The architecture of modern distributed computing relies heavily on the efficiency of remote procedure calls (RPC), and gRPC represents the pinnacle of this evolution. At its core, gRPC is a high-performance, open-source RPC framework that enables a client application to directly invoke methods on a server application located on a different physical or virtual machine. This mechanism is designed to make remote interactions feel as though they are calls to local objects, thereby significantly reducing the cognitive and architectural complexity involved in building distributed services. This seamless abstraction allows developers to focus on business logic rather than the intricacies of network communication.
The foundation of gRPC is built upon two critical pillars: the Interface Definition Language (IDL) and the underlying message interchange format.

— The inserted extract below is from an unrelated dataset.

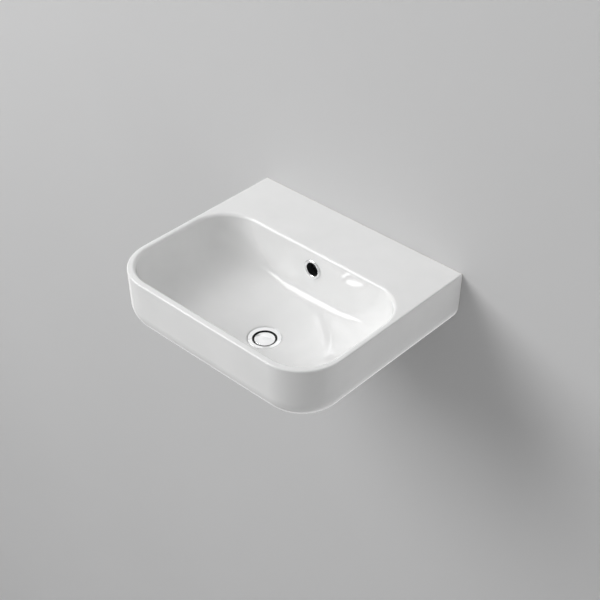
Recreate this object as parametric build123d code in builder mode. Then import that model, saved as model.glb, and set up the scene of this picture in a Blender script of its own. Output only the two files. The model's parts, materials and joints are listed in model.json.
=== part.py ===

In most implementations, gRPC utilizes Protocol Buffers (Protobuf) to serve both roles. This dual usage ensures a tight coupling between the definition of the service and the serialization of the data, which minimizes overhead and maximizes throughput. By defining a service through a .proto file, developers specify the methods available for remote invocation, along as the specific parameters these methods require and the types of data they will return. This contract-first approach ensures that both the client and the server remain in sync, preventing runtime errors caused by mismatched data structures.
The operational mechanics of gRPC involve a sophisticated client-server relationship. On the server side, the developer implements the interface defined in the IDL and runs a gRPC server capable of listening for and processing incoming requests. On the client side, the framework provides a "stub"—often referred to simply as the client in various programming language implementations. This stub acts as a local proxy, mirroring the methods available on the server. When a method is called on the stub, the gRPC runtime handles the complexities of serialization, transport, and network transmission. Because gRPC supports a vast array of languages, including Java, Go, Python, and Ruby, it facilitates polyglot microservices architectures where a server written in Java can be effortlessly consumed by a Python client.
The Architecture of gRPC Communication and Protocol Buffers
The relationship between gRPC and Protocol Buffers is fundamental to the framework's performance. Protocol Buffers act as the IDL, providing the blueprint for the service, and as the serialization format, providing the efficient binary encoding of the messages. This architecture is critical for environments ranging from massive-scale Google data centers to localized desktop applications.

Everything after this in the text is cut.